Not a single one of these developments escaped solid reporting and scrutiny from our partners at the nonprofit journalism center Investigative Post. At the same time, not one of these issues were reported originally by the News. Tesla solar panel factory? Subject of a bid-rigging corruption trial this week favoring Ciminelli. Athenex drug factory? Thanks to a $14 million dollar non-competitive “preferred developer” contract to Ciminelli. In fact, Paul Ciminelli was an early partner in Athenex. IBM data analytics hub that promised 500 high-end tech jobs? A sham operation filled mostly with subcontracted call center employees.

The News is weathering its own economic storm at the moment, cutting staff and operations en masse.
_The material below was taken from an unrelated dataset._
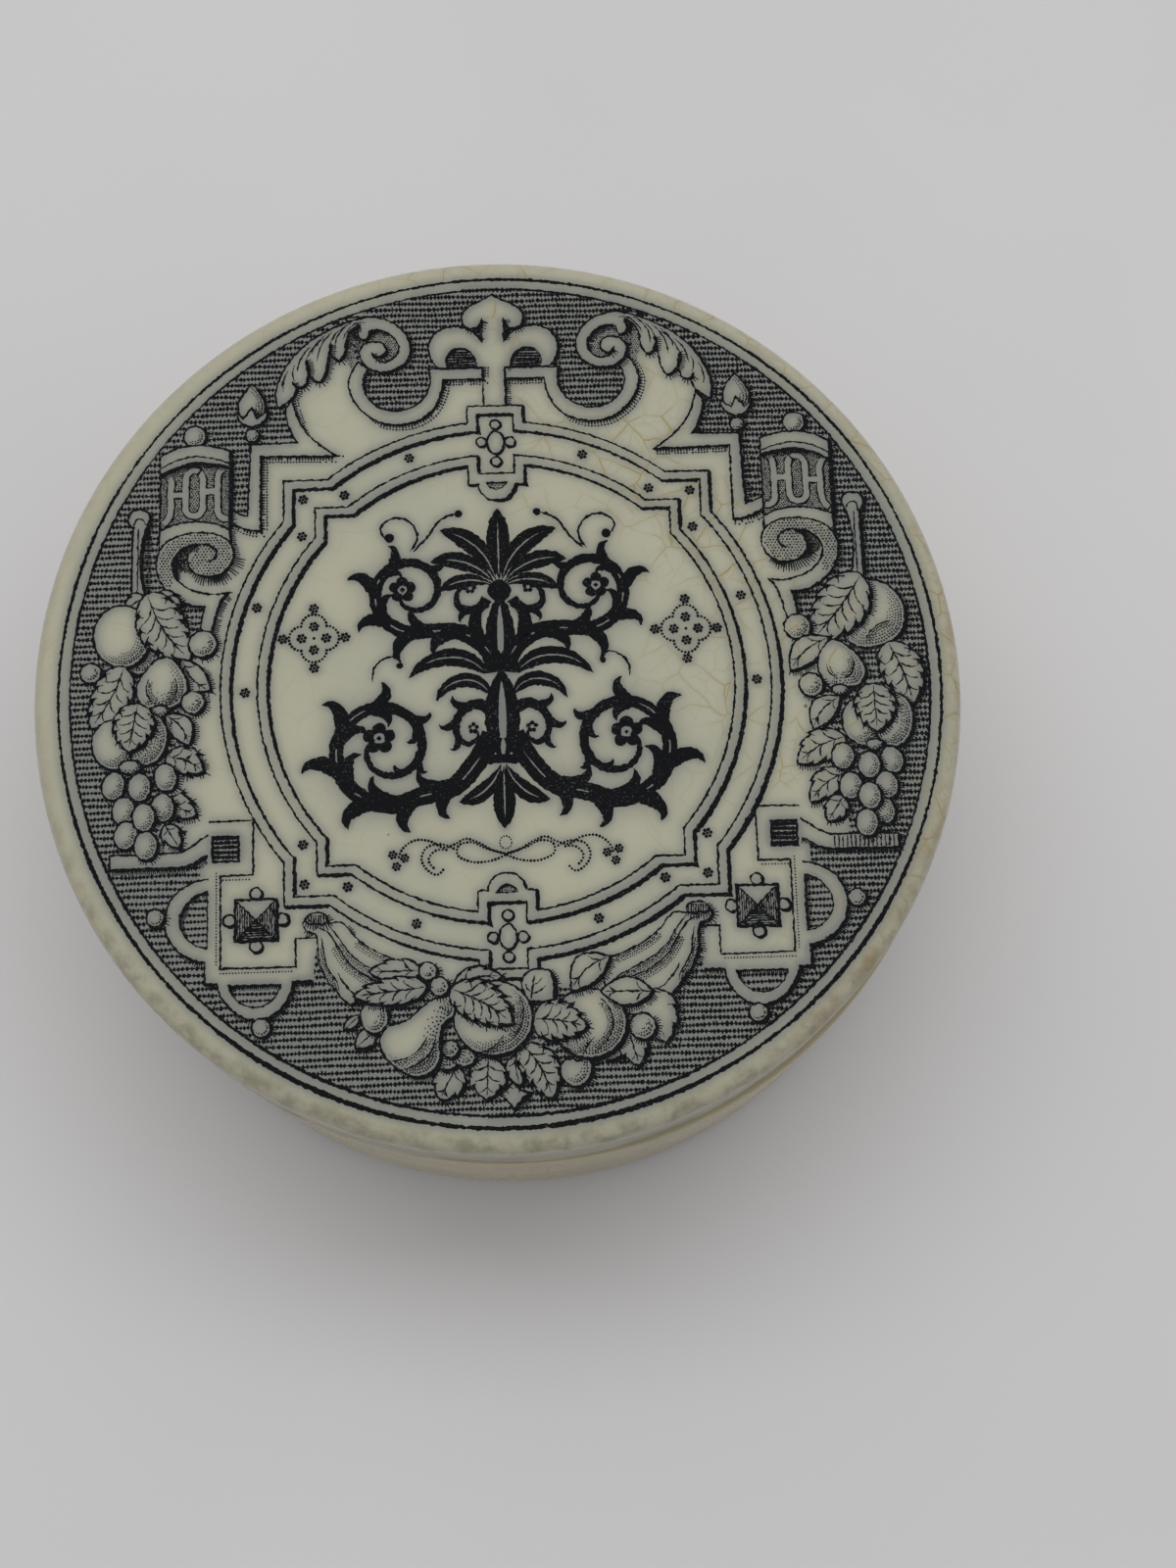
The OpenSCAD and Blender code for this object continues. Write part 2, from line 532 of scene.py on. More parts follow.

This is a tough industry and there are no promises going forward. With the time and resources we all have left, we’re far better off pursuing the stories that really matter instead of openly puffing our favorite supporters and partners while they face corruption charges. If the News had been there at the beginning, and didn’t allow a four-person nonprofit to out-report them on the some of the biggest stories this decade, maybe they’d be able to withstand the gale force winds blowing through Canalside and hitting their building in the face.

Defending corruption is its own form of corruption. The sooner they open their eyes to this, the better it will be for all of us. No more favorite sons, no more police hagiographies, no more public relations for elected officials and the Buffalo Niagara Partnership. Comfort the afflicted and afflict the comfortable.